John Rennie: John Rennie (the elder) was a Scottish engineer responsible for much of the design and construction of the Kennet & Avon Canal. His most outstanding creations are the Dundas and Avoncliff Aqueducts between Bath and Bradford-on-Avon. Although the aqueducts are built of local stone, Rennie was also innovative in his use of cast iron, including the Southwark Bridge over the Thames in London, although that bridge was replaced in 1921.

Dundas

Charles Dundas: the man for whom the aforementioned aqueduct is named was the first chairman of the Kennet & Avon Canal Company.
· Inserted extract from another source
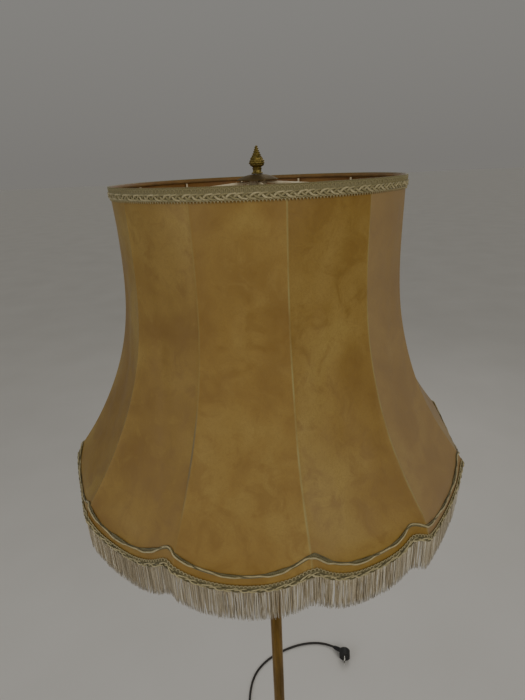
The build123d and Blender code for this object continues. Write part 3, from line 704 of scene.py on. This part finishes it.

He was also a member of parliament and later named the first (and only) Baron Amesbury.

Brunel

I.K. Brunel: Isambard Kingdom Brunel was the Victorian engineer responsible for a number of bridges, railways, tunnels, buildings and even ships that formed the backbone of the Industrial Revolution. Although he’s sometimes known more for his failures, his successes were spectacular. You’ll see his name more closely associated with Bristol than further east along the route of the Kennet & Avon Canal, but nevertheless his impact threads its way through the south of England and the Midlands. Brunel was the chief engineer of the Great Western Railway and he also designed the original engine shed at Temple Meads Railway Station in Bristol. Brunel also largely finished the construction and was responsible for the design of the massive piers and the abutment that support the Clifton Suspension Bridge in Bristol. Also in Bristol you’ll find Brunel’s SS Great Britain, an innovative steamship design that when it was built was the longest passenger ship in the world.